=== TASK DESCRIPTION ===
Quote every entry word for word.

-- RECORDS SHOWN start --

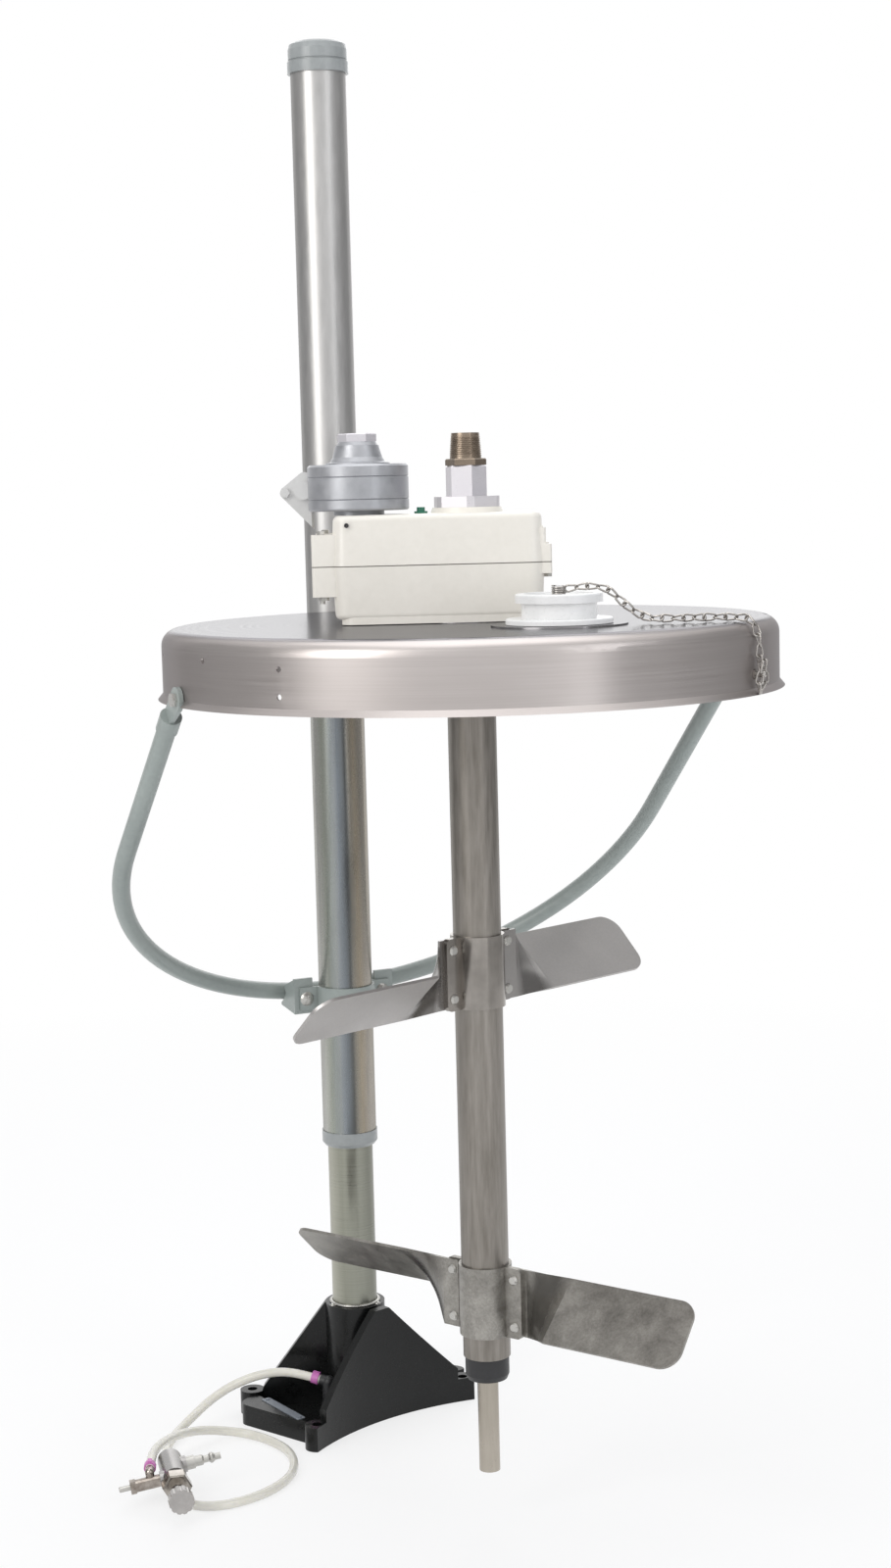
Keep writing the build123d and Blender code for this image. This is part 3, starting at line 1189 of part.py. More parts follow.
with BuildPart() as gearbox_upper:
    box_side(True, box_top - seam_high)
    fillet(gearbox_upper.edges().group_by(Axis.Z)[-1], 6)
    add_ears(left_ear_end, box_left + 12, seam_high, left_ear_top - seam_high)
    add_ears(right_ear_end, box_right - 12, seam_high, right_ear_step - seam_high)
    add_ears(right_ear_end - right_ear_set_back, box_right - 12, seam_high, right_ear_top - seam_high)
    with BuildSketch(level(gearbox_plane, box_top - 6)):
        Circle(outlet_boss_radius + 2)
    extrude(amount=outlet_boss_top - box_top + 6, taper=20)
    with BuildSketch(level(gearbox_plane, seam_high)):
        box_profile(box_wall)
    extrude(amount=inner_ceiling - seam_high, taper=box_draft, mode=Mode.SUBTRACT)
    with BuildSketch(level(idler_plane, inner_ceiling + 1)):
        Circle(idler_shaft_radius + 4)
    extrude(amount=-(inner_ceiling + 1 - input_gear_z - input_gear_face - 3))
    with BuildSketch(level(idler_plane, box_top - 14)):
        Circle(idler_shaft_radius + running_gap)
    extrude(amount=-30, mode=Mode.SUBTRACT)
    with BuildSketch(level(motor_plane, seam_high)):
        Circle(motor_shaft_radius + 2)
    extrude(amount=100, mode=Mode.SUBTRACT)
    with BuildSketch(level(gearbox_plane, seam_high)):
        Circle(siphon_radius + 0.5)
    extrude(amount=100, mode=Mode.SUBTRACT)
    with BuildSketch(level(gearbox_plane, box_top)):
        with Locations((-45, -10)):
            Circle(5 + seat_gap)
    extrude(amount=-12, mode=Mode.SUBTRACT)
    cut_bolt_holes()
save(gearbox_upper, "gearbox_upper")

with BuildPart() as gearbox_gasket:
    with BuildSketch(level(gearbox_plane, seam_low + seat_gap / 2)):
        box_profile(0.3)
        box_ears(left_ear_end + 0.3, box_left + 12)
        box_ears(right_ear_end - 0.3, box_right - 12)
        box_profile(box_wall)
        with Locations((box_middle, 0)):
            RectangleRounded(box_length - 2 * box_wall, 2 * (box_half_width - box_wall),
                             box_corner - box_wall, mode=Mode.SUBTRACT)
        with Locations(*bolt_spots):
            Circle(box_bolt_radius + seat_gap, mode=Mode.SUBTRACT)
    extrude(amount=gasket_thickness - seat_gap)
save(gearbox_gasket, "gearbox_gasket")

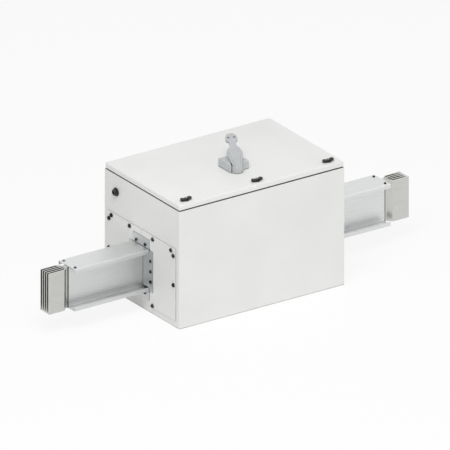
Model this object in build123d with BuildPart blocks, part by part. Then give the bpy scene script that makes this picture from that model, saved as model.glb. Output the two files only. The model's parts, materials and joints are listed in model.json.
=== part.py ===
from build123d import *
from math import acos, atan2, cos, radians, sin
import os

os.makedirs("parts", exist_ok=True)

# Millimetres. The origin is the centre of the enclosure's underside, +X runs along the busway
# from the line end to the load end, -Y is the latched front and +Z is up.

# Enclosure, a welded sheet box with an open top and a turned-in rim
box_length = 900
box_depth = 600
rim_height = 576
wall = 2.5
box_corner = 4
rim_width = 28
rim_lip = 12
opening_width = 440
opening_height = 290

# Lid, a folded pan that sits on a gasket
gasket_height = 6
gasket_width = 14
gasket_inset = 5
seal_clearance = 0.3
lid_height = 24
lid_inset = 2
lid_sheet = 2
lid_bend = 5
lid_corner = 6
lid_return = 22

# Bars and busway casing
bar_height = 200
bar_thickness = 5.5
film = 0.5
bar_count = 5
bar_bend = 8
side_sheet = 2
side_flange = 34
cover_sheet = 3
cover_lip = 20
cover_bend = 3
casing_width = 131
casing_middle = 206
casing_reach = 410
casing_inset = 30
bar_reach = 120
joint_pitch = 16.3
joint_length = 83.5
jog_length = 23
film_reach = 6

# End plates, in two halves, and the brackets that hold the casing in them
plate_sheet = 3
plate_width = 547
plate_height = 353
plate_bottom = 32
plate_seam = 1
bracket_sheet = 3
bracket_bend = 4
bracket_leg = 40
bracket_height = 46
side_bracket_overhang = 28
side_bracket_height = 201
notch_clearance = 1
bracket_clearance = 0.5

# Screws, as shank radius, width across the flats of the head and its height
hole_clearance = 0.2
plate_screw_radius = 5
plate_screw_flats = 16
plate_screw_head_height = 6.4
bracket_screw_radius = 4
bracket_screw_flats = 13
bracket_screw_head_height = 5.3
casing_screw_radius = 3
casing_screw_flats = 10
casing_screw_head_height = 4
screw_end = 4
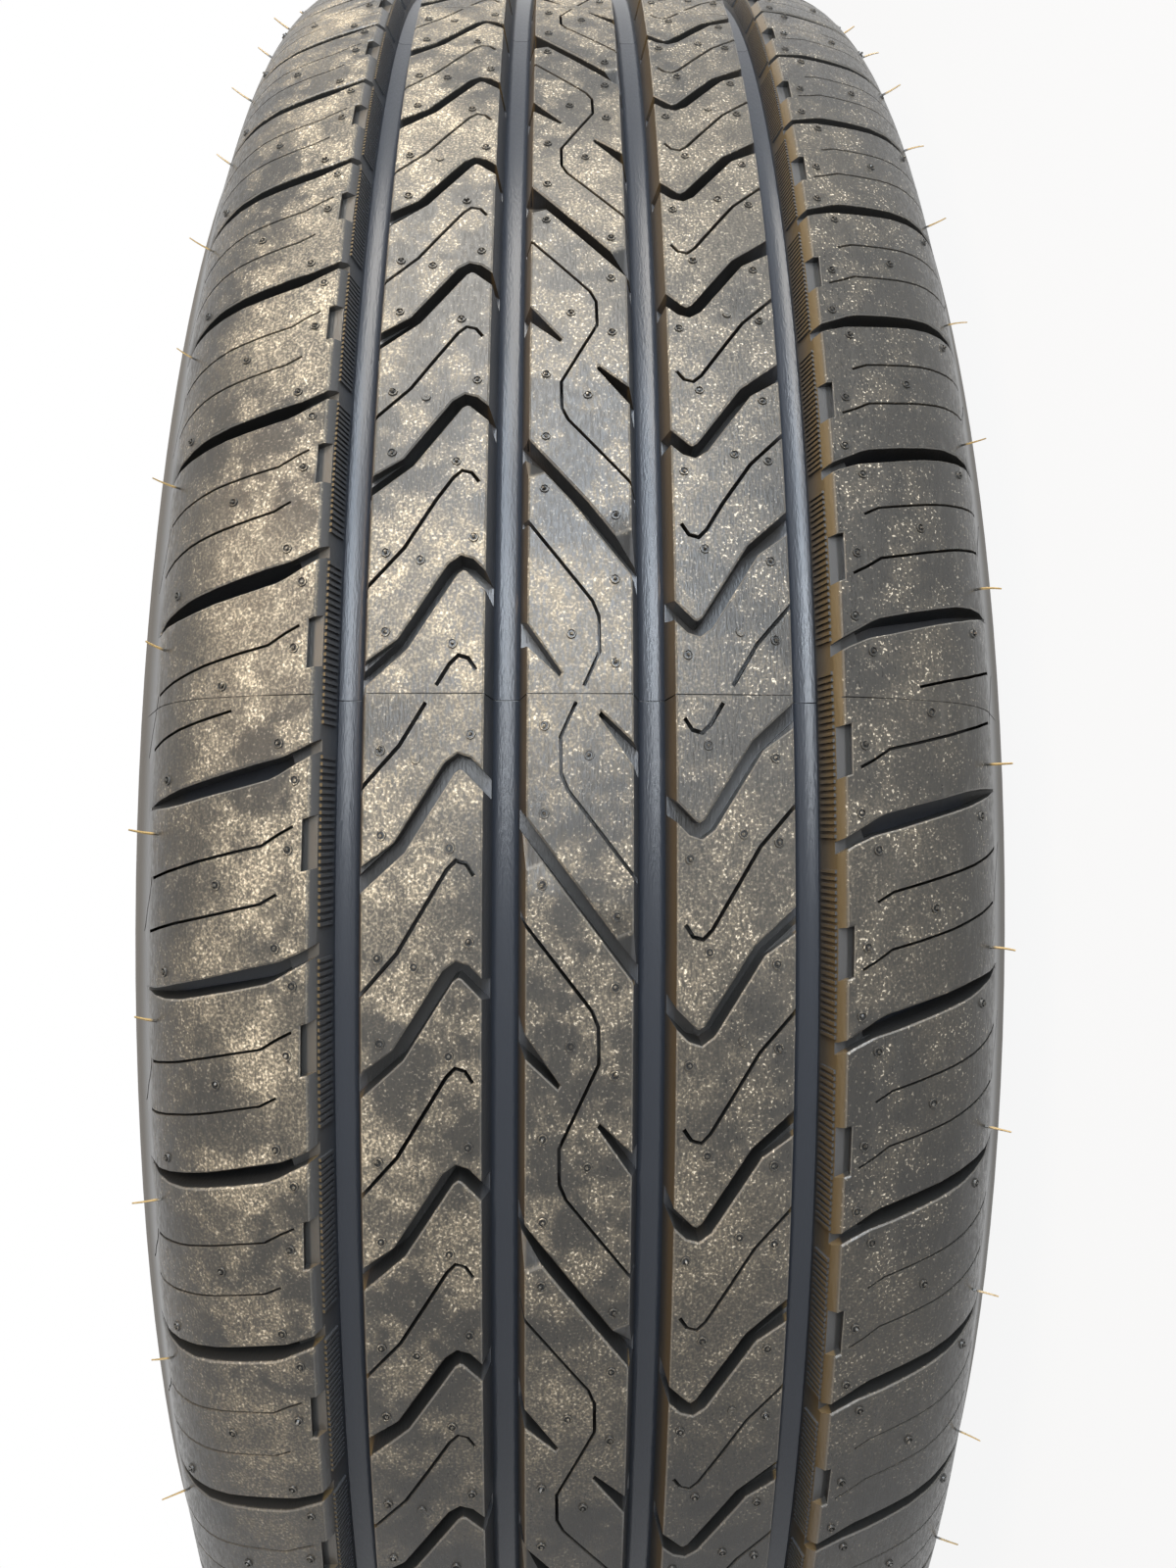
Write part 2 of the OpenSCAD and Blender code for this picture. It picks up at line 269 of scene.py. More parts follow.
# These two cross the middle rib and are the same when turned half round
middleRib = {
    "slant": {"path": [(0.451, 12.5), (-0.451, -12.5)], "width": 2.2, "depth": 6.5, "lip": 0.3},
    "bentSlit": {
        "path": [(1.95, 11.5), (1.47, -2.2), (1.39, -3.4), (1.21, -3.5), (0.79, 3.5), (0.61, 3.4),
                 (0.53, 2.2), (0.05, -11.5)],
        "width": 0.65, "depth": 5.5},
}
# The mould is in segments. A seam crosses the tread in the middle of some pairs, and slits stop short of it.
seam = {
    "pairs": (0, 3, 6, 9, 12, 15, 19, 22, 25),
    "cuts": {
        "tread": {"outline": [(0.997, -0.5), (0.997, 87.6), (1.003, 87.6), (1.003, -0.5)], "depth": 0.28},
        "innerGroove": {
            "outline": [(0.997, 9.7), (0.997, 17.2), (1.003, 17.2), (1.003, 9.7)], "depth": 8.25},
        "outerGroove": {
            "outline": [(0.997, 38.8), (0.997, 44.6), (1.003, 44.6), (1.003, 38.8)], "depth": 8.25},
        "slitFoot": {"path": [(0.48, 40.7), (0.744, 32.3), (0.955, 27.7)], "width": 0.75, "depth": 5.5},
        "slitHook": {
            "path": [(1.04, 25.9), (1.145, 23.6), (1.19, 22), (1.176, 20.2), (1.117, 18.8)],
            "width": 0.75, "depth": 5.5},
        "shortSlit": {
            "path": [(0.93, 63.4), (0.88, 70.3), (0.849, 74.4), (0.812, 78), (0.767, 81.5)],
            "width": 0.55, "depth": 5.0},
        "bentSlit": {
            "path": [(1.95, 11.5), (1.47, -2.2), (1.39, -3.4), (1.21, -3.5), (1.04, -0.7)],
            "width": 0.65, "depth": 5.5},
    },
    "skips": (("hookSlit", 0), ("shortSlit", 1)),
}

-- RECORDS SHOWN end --

=== FINAL RESULT ===
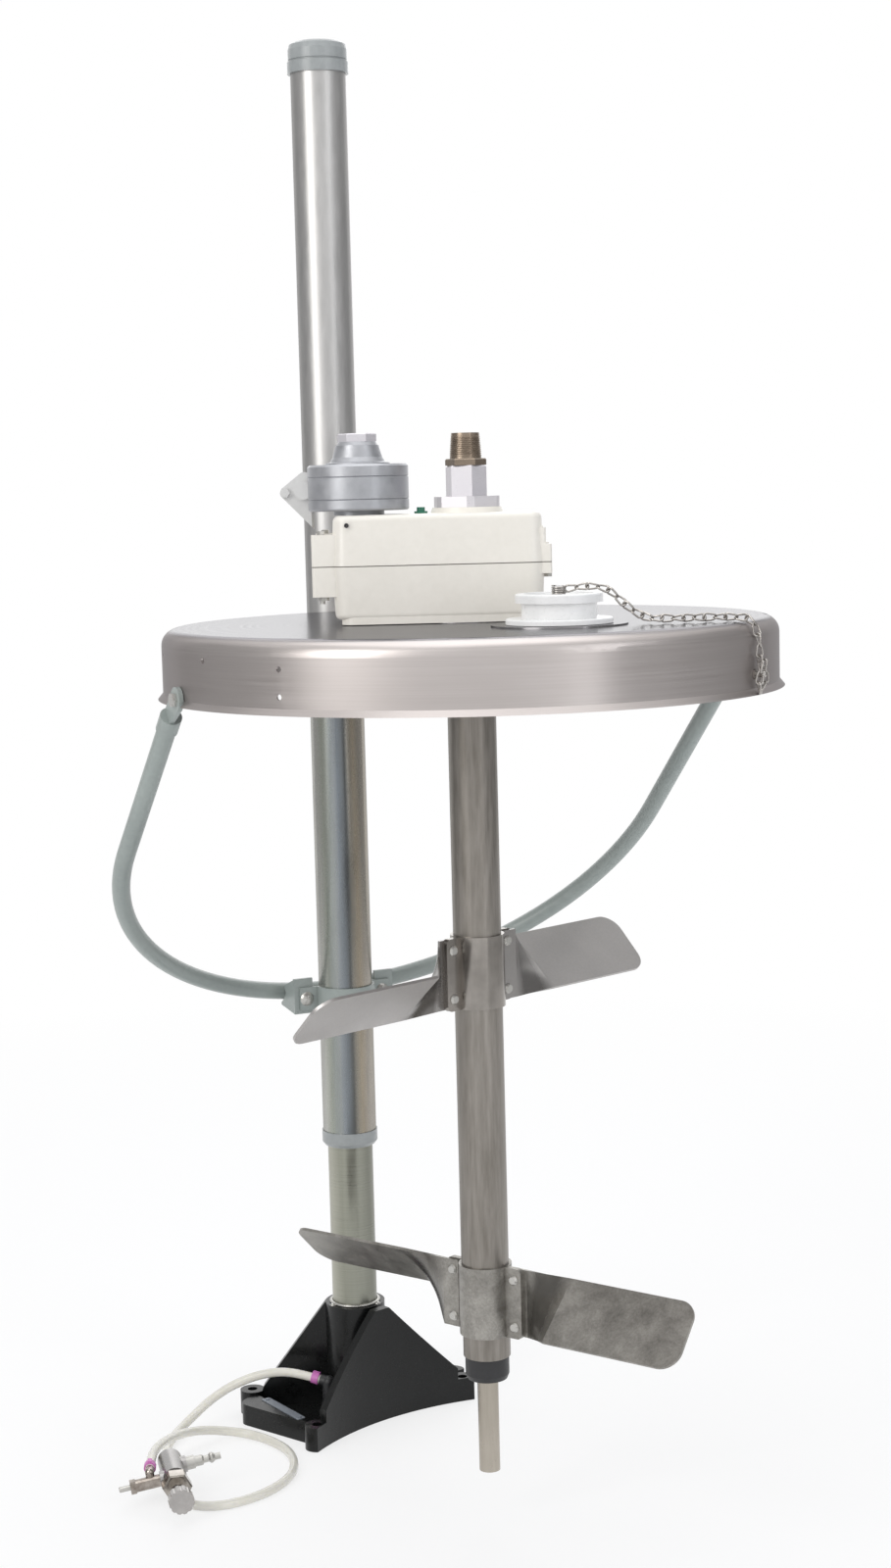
Keep writing the build123d and Blender code for this image. This is part 3, starting at line 1189 of part.py. More parts follow.
with BuildPart() as gearbox_upper:
    box_side(True, box_top - seam_high)
    fillet(gearbox_upper.edges().group_by(Axis.Z)[-1], 6)
    add_ears(left_ear_end, box_left + 12, seam_high, left_ear_top - seam_high)
    add_ears(right_ear_end, box_right - 12, seam_high, right_ear_step - seam_high)
    add_ears(right_ear_end - right_ear_set_back, box_right - 12, seam_high, right_ear_top - seam_high)
    with BuildSketch(level(gearbox_plane, box_top - 6)):
        Circle(outlet_boss_radius + 2)
    extrude(amount=outlet_boss_top - box_top + 6, taper=20)
    with BuildSketch(level(gearbox_plane, seam_high)):
        box_profile(box_wall)
    extrude(amount=inner_ceiling - seam_high, taper=box_draft, mode=Mode.SUBTRACT)
    with BuildSketch(level(idler_plane, inner_ceiling + 1)):
        Circle(idler_shaft_radius + 4)
    extrude(amount=-(inner_ceiling + 1 - input_gear_z - input_gear_face - 3))
    with BuildSketch(level(idler_plane, box_top - 14)):
        Circle(idler_shaft_radius + running_gap)
    extrude(amount=-30, mode=Mode.SUBTRACT)
    with BuildSketch(level(motor_plane, seam_high)):
        Circle(motor_shaft_radius + 2)
    extrude(amount=100, mode=Mode.SUBTRACT)
    with BuildSketch(level(gearbox_plane, seam_high)):
        Circle(siphon_radius + 0.5)
    extrude(amount=100, mode=Mode.SUBTRACT)
    with BuildSketch(level(gearbox_plane, box_top)):
        with Locations((-45, -10)):
            Circle(5 + seat_gap)
    extrude(amount=-12, mode=Mode.SUBTRACT)
    cut_bolt_holes()
save(gearbox_upper, "gearbox_upper")

with BuildPart() as gearbox_gasket:
    with BuildSketch(level(gearbox_plane, seam_low + seat_gap / 2)):
        box_profile(0.3)
        box_ears(left_ear_end + 0.3, box_left + 12)
        box_ears(right_ear_end - 0.3, box_right - 12)
        box_profile(box_wall)
        with Locations((box_middle, 0)):
            RectangleRounded(box_length - 2 * box_wall, 2 * (box_half_width - box_wall),
                             box_corner - box_wall, mode=Mode.SUBTRACT)
        with Locations(*bolt_spots):
            Circle(box_bolt_radius + seat_gap, mode=Mode.SUBTRACT)
    extrude(amount=gasket_thickness - seat_gap)
save(gearbox_gasket, "gearbox_gasket")

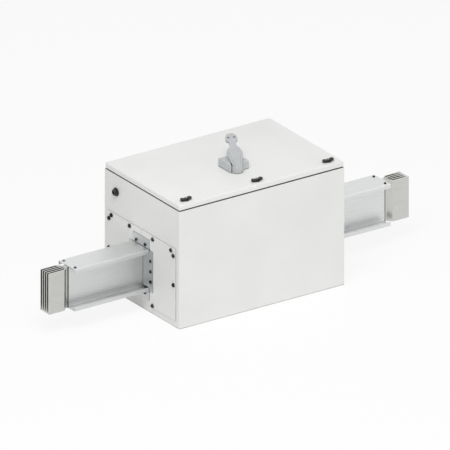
Model this object in build123d with BuildPart blocks, part by part. Then give the bpy scene script that makes this picture from that model, saved as model.glb. Output the two files only. The model's parts, materials and joints are listed in model.json.
=== part.py ===
from build123d import *
from math import acos, atan2, cos, radians, sin
import os

os.makedirs("parts", exist_ok=True)

# Millimetres. The origin is the centre of the enclosure's underside, +X runs along the busway
# from the line end to the load end, -Y is the latched front and +Z is up.

# Enclosure, a welded sheet box with an open top and a turned-in rim
box_length = 900
box_depth = 600
rim_height = 576
wall = 2.5
box_corner = 4
rim_width = 28
rim_lip = 12
opening_width = 440
opening_height = 290

# Lid, a folded pan that sits on a gasket
gasket_height = 6
gasket_width = 14
gasket_inset = 5
seal_clearance = 0.3
lid_height = 24
lid_inset = 2
lid_sheet = 2
lid_bend = 5
lid_corner = 6
lid_return = 22

# Bars and busway casing
bar_height = 200
bar_thickness = 5.5
film = 0.5
bar_count = 5
bar_bend = 8
side_sheet = 2
side_flange = 34
cover_sheet = 3
cover_lip = 20
cover_bend = 3
casing_width = 131
casing_middle = 206
casing_reach = 410
casing_inset = 30
bar_reach = 120
joint_pitch = 16.3
joint_length = 83.5
jog_length = 23
film_reach = 6

# End plates, in two halves, and the brackets that hold the casing in them
plate_sheet = 3
plate_width = 547
plate_height = 353
plate_bottom = 32
plate_seam = 1
bracket_sheet = 3
bracket_bend = 4
bracket_leg = 40
bracket_height = 46
side_bracket_overhang = 28
side_bracket_height = 201
notch_clearance = 1
bracket_clearance = 0.5

# Screws, as shank radius, width across the flats of the head and its height
hole_clearance = 0.2
plate_screw_radius = 5
plate_screw_flats = 16
plate_screw_head_height = 6.4
bracket_screw_radius = 4
bracket_screw_flats = 13
bracket_screw_head_height = 5.3
casing_screw_radius = 3
casing_screw_flats = 10
casing_screw_head_height = 4
screw_end = 4
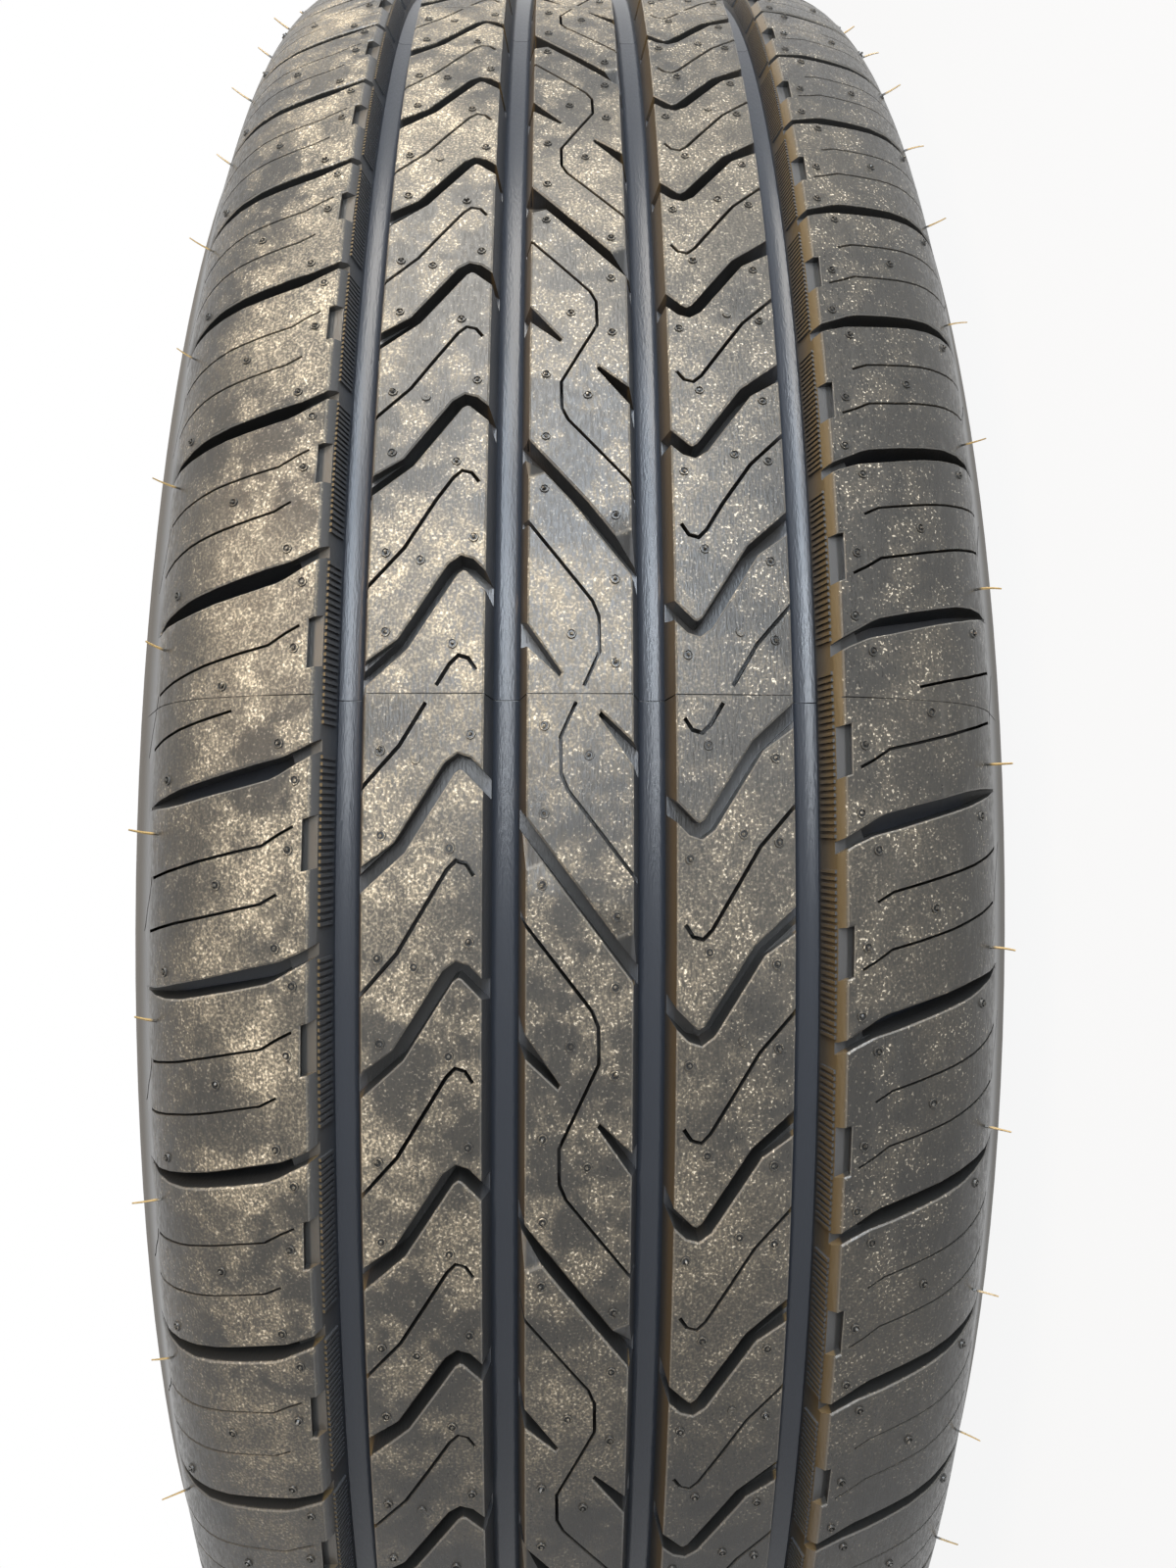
Write part 2 of the OpenSCAD and Blender code for this picture. It picks up at line 269 of scene.py. More parts follow.
# These two cross the middle rib and are the same when turned half round
middleRib = {
    "slant": {"path": [(0.451, 12.5), (-0.451, -12.5)], "width": 2.2, "depth": 6.5, "lip": 0.3},
    "bentSlit": {
        "path": [(1.95, 11.5), (1.47, -2.2), (1.39, -3.4), (1.21, -3.5), (0.79, 3.5), (0.61, 3.4),
                 (0.53, 2.2), (0.05, -11.5)],
        "width": 0.65, "depth": 5.5},
}
# The mould is in segments. A seam crosses the tread in the middle of some pairs, and slits stop short of it.
seam = {
    "pairs": (0, 3, 6, 9, 12, 15, 19, 22, 25),
    "cuts": {
        "tread": {"outline": [(0.997, -0.5), (0.997, 87.6), (1.003, 87.6), (1.003, -0.5)], "depth": 0.28},
        "innerGroove": {
            "outline": [(0.997, 9.7), (0.997, 17.2), (1.003, 17.2), (1.003, 9.7)], "depth": 8.25},
        "outerGroove": {
            "outline": [(0.997, 38.8), (0.997, 44.6), (1.003, 44.6), (1.003, 38.8)], "depth": 8.25},
        "slitFoot": {"path": [(0.48, 40.7), (0.744, 32.3), (0.955, 27.7)], "width": 0.75, "depth": 5.5},
        "slitHook": {
            "path": [(1.04, 25.9), (1.145, 23.6), (1.19, 22), (1.176, 20.2), (1.117, 18.8)],
            "width": 0.75, "depth": 5.5},
        "shortSlit": {
            "path": [(0.93, 63.4), (0.88, 70.3), (0.849, 74.4), (0.812, 78), (0.767, 81.5)],
            "width": 0.55, "depth": 5.0},
        "bentSlit": {
            "path": [(1.95, 11.5), (1.47, -2.2), (1.39, -3.4), (1.21, -3.5), (1.04, -0.7)],
            "width": 0.65, "depth": 5.5},
    },
    "skips": (("hookSlit", 0), ("shortSlit", 1)),
}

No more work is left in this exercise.